• Stated goal: Set down all of the data exactly as it appears.

::::

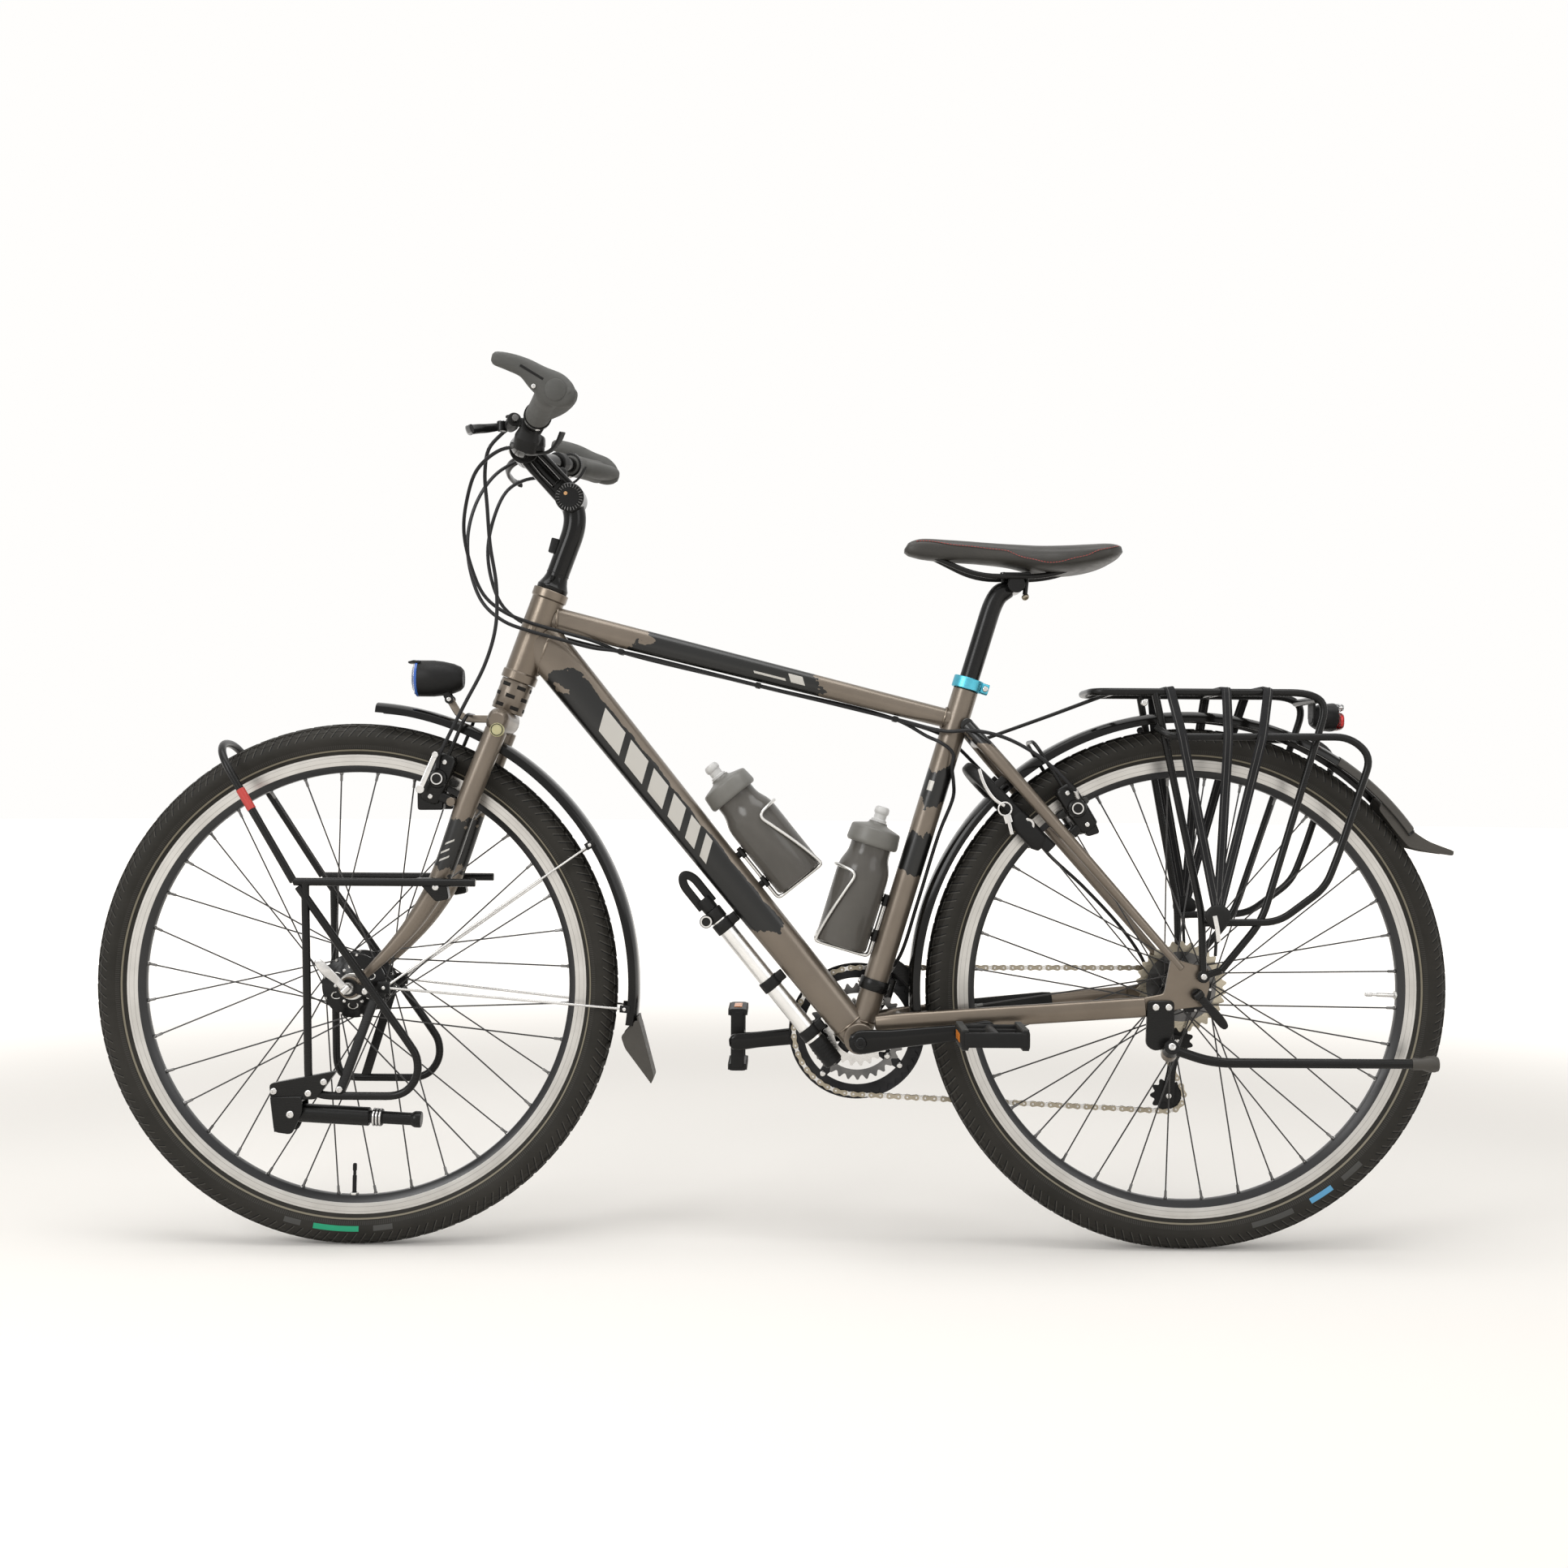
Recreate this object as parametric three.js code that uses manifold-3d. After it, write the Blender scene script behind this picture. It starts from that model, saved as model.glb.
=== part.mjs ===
// A touring bicycle with racks, mudguards, stands, lights, bottles, a pump and a ring lock.
// Sizes are in millimetres. The rider faces -X, +Y is the rider's right and +Z is up.
import * as THREE from 'three';
import { mergeVertices } from 'three/addons/utils/BufferGeometryUtils.js';
import Module from 'manifold-3d';

const wasm = await Module();
wasm.setup();

const degree = Math.PI / 180;

// Driving sizes of the whole machine
const wheelBase = 1139.7;
const tyreRadius = 358;
const tyreWidth = 47;
const bracketHeight = 289.8;
const chainStayLength = 455;
const headAngle = 70 * degree;
const forkRake = 61.4;
const forkLength = 466.8;
const headTubeLength = 132.7;
const seatAngle = 73.1 * degree;
const seatTubeLength = 499.6;
const topTubeOnHead = 96;
const topTubeOnSeat = 455;
const downTubeOnHead = 69;
const crankLength = 170;
const frontHubWidth = 100;
const rearHubWidth = 135;

// Clearances: what touches keeps a gap, what runs keeps a running gap
const gap = 0.3;
const runningGap = 1.2;
const overrun = 2;
const weld = 0.0001;

// Section sides: how round the tubes and turned pieces are
const pinSides = 4;
const wireSides = 4;
const thinSides = 5;
const tubeSides = 7;
const stemSides = 8;
const frameSides = 12;
const wheelSides = 32;
const cornerSteps = 2;

// Helpers for places and directions
const vec = (x, y, z) => new THREE.Vector3(x, y, z);
const forward = vec(-1, 0, 0);
const right = vec(0, 1, 0);
const upward = vec(0, 0, 1);
const mix = THREE.MathUtils.lerp;
const bothSides = [-1, 1];
const boreFor = (radius, sides) => (radius + gap) / Math.cos(Math.PI / sides);

const frontAxle = vec(-wheelBase / 2, 0, tyreRadius);
const rearAxle = vec(wheelBase / 2, 0, tyreRadius);
const bracketDrop = tyreRadius - bracketHeight;
const bracket = vec(rearAxle.x - Math.sqrt(chainStayLength ** 2 - bracketDrop ** 2), 0, bracketHeight);
const steerUp = vec(Math.cos(headAngle), 0, Math.sin(headAngle));
const steerAhead = vec(-Math.sin(headAngle), 0, Math.cos(headAngle));
const steerFoot = frontAxle.clone().addScaledVector(steerAhead, -forkRake);
const onSteer = (along, ahead = 0, y = 0) =>
  steerFoot.clone().addScaledVector(steerUp, along).addScaledVector(steerAhead, ahead).setY(y);
const seatUp = vec(Math.cos(seatAngle), 0, Math.sin(seatAngle));
const onSeat = (along, behind = 0, y = 0) =>
  bracket.clone().addScaledVector(seatUp, along).add(vec(seatUp.z * behind, y, -seatUp.x * behind));

// A place near an anchor, given in shares of the tyre radius along X and Z
const near = (anchor, shares, y = 0) =>
  vec(anchor.x + shares[0] * tyreRadius, y, anchor.z + shares[1] * tyreRadius);
const atFront = (shares, y) => near(frontAxle, shares, y);
const atRear = (shares, y) => near(rearAxle, shares, y);

// A route near an anchor: a list of shares, and a list of sideways places
const route = (anchor, shares, sideways) =>
  shares.map((place, i) => near(anchor, place, Array.isArray(sideways) ? sideways[i] : sideways));
const mirrored = (points) => points.map((point) => vec(point.x, -point.y, point.z));

// Section outlines
function ring(radius, sides, tall = radius) {
  return Array.from({ length: sides }, (_, i) => {
    const turn = (i + 0.5) * 2 * Math.PI / sides;
    return [radius * Math.cos(turn), tall * Math.sin(turn)];
  });
}

function block(width, height) {
  return [[-width / 2, -height / 2], [width / 2, -height / 2],
    [width / 2, height / 2], [-width / 2, height / 2]];
}

// A closed solid from a three.js geometry
function solidOf(geometry) {
  const bare = new THREE.BufferGeometry();
  bare.setAttribute('position', geometry.getAttribute('position').clone());
  if (geometry.index) bare.setIndex(geometry.index.clone());
  const merged = mergeVertices(bare, weld);
  const places = merged.getAttribute('position');
  const faces = [];
  for (let i = 0; i < merged.index.count; i += 3) {
    const [a, b, c] = [merged.index.getX(i), merged.index.getX(i + 1), merged.index.getX(i + 2)];
    if (a !== b && b !== c && c !== a) faces.push(a, b, c);
  }
  const corner = (i) => new THREE.Vector3().fromBufferAttribute(places, i);
  let volume = 0;
  for (let i = 0; i < faces.length; i += 3) {
    volume += corner(faces[i]).dot(corner(faces[i + 1]).cross(corner(faces[i + 2])));
  }
  if (volume < 0) faces.reverse();
  return new wasm.Manifold(new wasm.Mesh({
    numProp: 3,
    vertProperties: new Float32Array(places.array),
    triVerts: new Uint32Array(faces),
  }));
}

const join = (...pieces) => pieces.flat().reduce((whole, piece) => whole.add(piece));
const cut = (piece, ...tools) => tools.flat().reduce((rest, tool) => rest.subtract(tool), piece);

// Skins an outline over stations, each with a place, two directions and two scales
function skin(outline, stations, loop = false) {
  const flat = outline.map(([u, v]) => new THREE.Vector2(u, v));
  if (THREE.ShapeUtils.area(flat) < 0) flat.reverse();
  const places = [];
  const faces = [];
  for (const { at, across, up, wide = 1, tall = 1 } of stations) {
    for (const { x, y } of flat) {
      const point = at.clone().addScaledVector(across, x * wide).addScaledVector(up, y * tall);
      places.push(point.x, point.y, point.z);
    }
  }
  const count = flat.length;
  const spans = loop ? stations.length : stations.length - 1;
  for (let i = 0; i < spans; i += 1) {
    const next = (i + 1) % stations.length;
    for (let j = 0; j < count; j += 1) {
      const k = (j + 1) % count;
      faces.push(i * count + j, i * count + k, next * count + k);
      faces.push(i * count + j, next * count + k, next * count + j);
    }
  }
  if (!loop) {
    const last = (stations.length - 1) * count;
    for (const [a, b, c] of THREE.ShapeUtils.triangulateShape(flat, [])) {
      faces.push(a, c, b, last + a, last + b, last + c);
    }
  }
  const geometry = new THREE.BufferGeometry();
  geometry.setAttribute('position', new THREE.Float32BufferAttribute(places, 3));
  geometry.setIndex(faces);
  return solidOf(geometry);
}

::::

• Written reply:
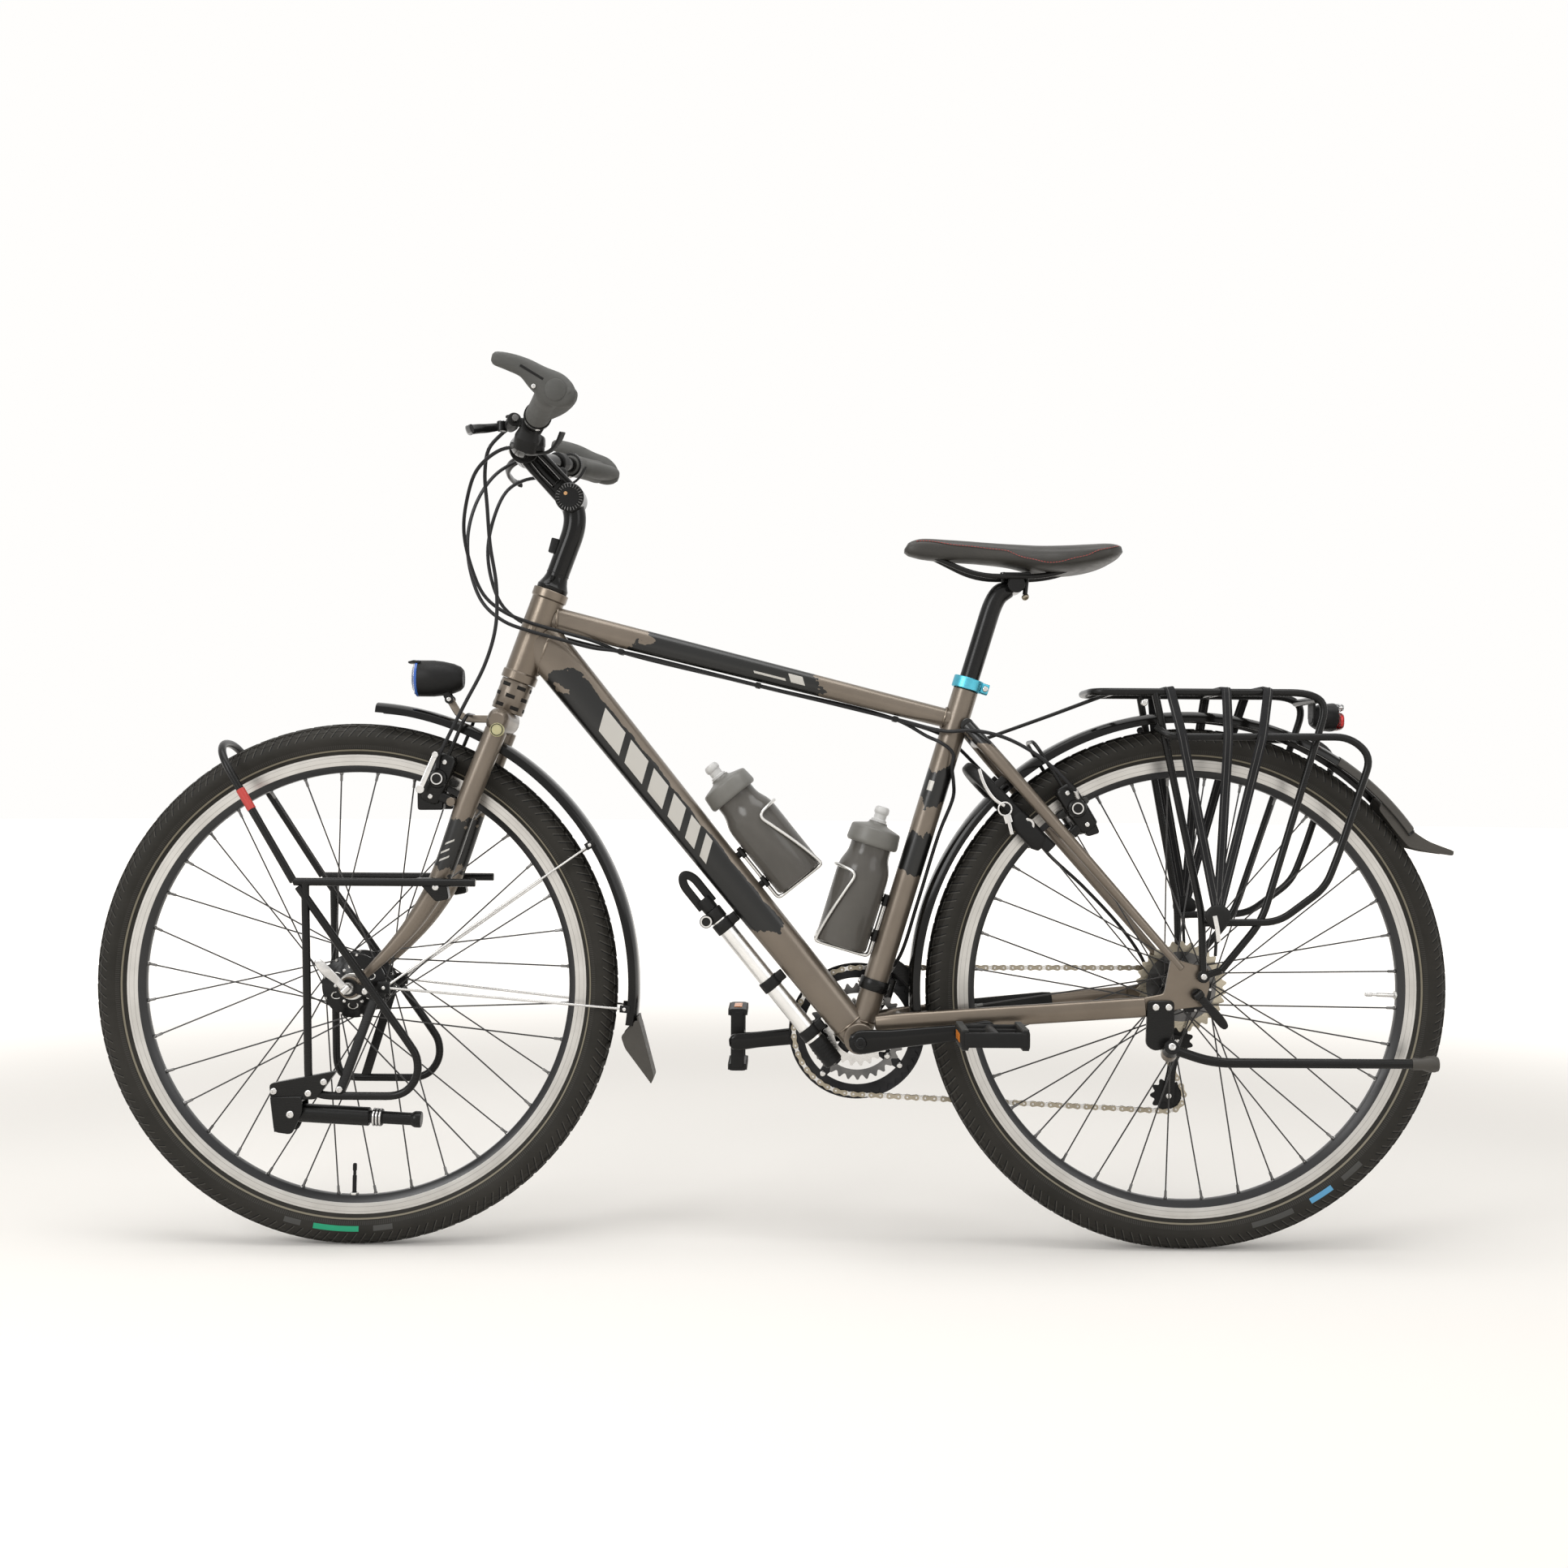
Recreate this object as parametric three.js code that uses manifold-3d. After it, write the Blender scene script behind this picture. It starts from that model, saved as model.glb.
=== part.mjs ===
// A touring bicycle with racks, mudguards, stands, lights, bottles, a pump and a ring lock.
// Sizes are in millimetres. The rider faces -X, +Y is the rider's right and +Z is up.
import * as THREE from 'three';
import { mergeVertices } from 'three/addons/utils/BufferGeometryUtils.js';
import Module from 'manifold-3d';

const wasm = await Module();
wasm.setup();

const degree = Math.PI / 180;

// Driving sizes of the whole machine
const wheelBase = 1139.7;
const tyreRadius = 358;
const tyreWidth = 47;
const bracketHeight = 289.8;
const chainStayLength = 455;
const headAngle = 70 * degree;
const forkRake = 61.4;
const forkLength = 466.8;
const headTubeLength = 132.7;
const seatAngle = 73.1 * degree;
const seatTubeLength = 499.6;
const topTubeOnHead = 96;
const topTubeOnSeat = 455;
const downTubeOnHead = 69;
const crankLength = 170;
const frontHubWidth = 100;
const rearHubWidth = 135;

// Clearances: what touches keeps a gap, what runs keeps a running gap
const gap = 0.3;
const runningGap = 1.2;
const overrun = 2;
const weld = 0.0001;

// Section sides: how round the tubes and turned pieces are
const pinSides = 4;
const wireSides = 4;
const thinSides = 5;
const tubeSides = 7;
const stemSides = 8;
const frameSides = 12;
const wheelSides = 32;
const cornerSteps = 2;

// Helpers for places and directions
const vec = (x, y, z) => new THREE.Vector3(x, y, z);
const forward = vec(-1, 0, 0);
const right = vec(0, 1, 0);
const upward = vec(0, 0, 1);
const mix = THREE.MathUtils.lerp;
const bothSides = [-1, 1];
const boreFor = (radius, sides) => (radius + gap) / Math.cos(Math.PI / sides);

const frontAxle = vec(-wheelBase / 2, 0, tyreRadius);
const rearAxle = vec(wheelBase / 2, 0, tyreRadius);
const bracketDrop = tyreRadius - bracketHeight;
const bracket = vec(rearAxle.x - Math.sqrt(chainStayLength ** 2 - bracketDrop ** 2), 0, bracketHeight);
const steerUp = vec(Math.cos(headAngle), 0, Math.sin(headAngle));
const steerAhead = vec(-Math.sin(headAngle), 0, Math.cos(headAngle));
const steerFoot = frontAxle.clone().addScaledVector(steerAhead, -forkRake);
const onSteer = (along, ahead = 0, y = 0) =>
  steerFoot.clone().addScaledVector(steerUp, along).addScaledVector(steerAhead, ahead).setY(y);
const seatUp = vec(Math.cos(seatAngle), 0, Math.sin(seatAngle));
const onSeat = (along, behind = 0, y = 0) =>
  bracket.clone().addScaledVector(seatUp, along).add(vec(seatUp.z * behind, y, -seatUp.x * behind));

// A place near an anchor, given in shares of the tyre radius along X and Z
const near = (anchor, shares, y = 0) =>
  vec(anchor.x + shares[0] * tyreRadius, y, anchor.z + shares[1] * tyreRadius);
const atFront = (shares, y) => near(frontAxle, shares, y);
const atRear = (shares, y) => near(rearAxle, shares, y);

// A route near an anchor: a list of shares, and a list of sideways places
const route = (anchor, shares, sideways) =>
  shares.map((place, i) => near(anchor, place, Array.isArray(sideways) ? sideways[i] : sideways));
const mirrored = (points) => points.map((point) => vec(point.x, -point.y, point.z));

// Section outlines
function ring(radius, sides, tall = radius) {
  return Array.from({ length: sides }, (_, i) => {
    const turn = (i + 0.5) * 2 * Math.PI / sides;
    return [radius * Math.cos(turn), tall * Math.sin(turn)];
  });
}

function block(width, height) {
  return [[-width / 2, -height / 2], [width / 2, -height / 2],
    [width / 2, height / 2], [-width / 2, height / 2]];
}

// A closed solid from a three.js geometry
function solidOf(geometry) {
  const bare = new THREE.BufferGeometry();
  bare.setAttribute('position', geometry.getAttribute('position').clone());
  if (geometry.index) bare.setIndex(geometry.index.clone());
  const merged = mergeVertices(bare, weld);
  const places = merged.getAttribute('position');
  const faces = [];
  for (let i = 0; i < merged.index.count; i += 3) {
    const [a, b, c] = [merged.index.getX(i), merged.index.getX(i + 1), merged.index.getX(i + 2)];
    if (a !== b && b !== c && c !== a) faces.push(a, b, c);
  }
  const corner = (i) => new THREE.Vector3().fromBufferAttribute(places, i);
  let volume = 0;
  for (let i = 0; i < faces.length; i += 3) {
    volume += corner(faces[i]).dot(corner(faces[i + 1]).cross(corner(faces[i + 2])));
  }
  if (volume < 0) faces.reverse();
  return new wasm.Manifold(new wasm.Mesh({
    numProp: 3,
    vertProperties: new Float32Array(places.array),
    triVerts: new Uint32Array(faces),
  }));
}

const join = (...pieces) => pieces.flat().reduce((whole, piece) => whole.add(piece));
const cut = (piece, ...tools) => tools.flat().reduce((rest, tool) => rest.subtract(tool), piece);

// Skins an outline over stations, each with a place, two directions and two scales
function skin(outline, stations, loop = false) {
  const flat = outline.map(([u, v]) => new THREE.Vector2(u, v));
  if (THREE.ShapeUtils.area(flat) < 0) flat.reverse();
  const places = [];
  const faces = [];
  for (const { at, across, up, wide = 1, tall = 1 } of stations) {
    for (const { x, y } of flat) {
      const point = at.clone().addScaledVector(across, x * wide).addScaledVector(up, y * tall);
      places.push(point.x, point.y, point.z);
    }
  }
  const count = flat.length;
  const spans = loop ? stations.length : stations.length - 1;
  for (let i = 0; i < spans; i += 1) {
    const next = (i + 1) % stations.length;
    for (let j = 0; j < count; j += 1) {
      const k = (j + 1) % count;
      faces.push(i * count + j, i * count + k, next * count + k);
      faces.push(i * count + j, next * count + k, next * count + j);
    }
  }
  if (!loop) {
    const last = (stations.length - 1) * count;
    for (const [a, b, c] of THREE.ShapeUtils.triangulateShape(flat, [])) {
      faces.push(a, c, b, last + a, last + b, last + c);
    }
  }
  const geometry = new THREE.BufferGeometry();
  geometry.setAttribute('position', new THREE.Float32BufferAttribute(places, 3));
  geometry.setIndex(faces);
  return solidOf(geometry);
}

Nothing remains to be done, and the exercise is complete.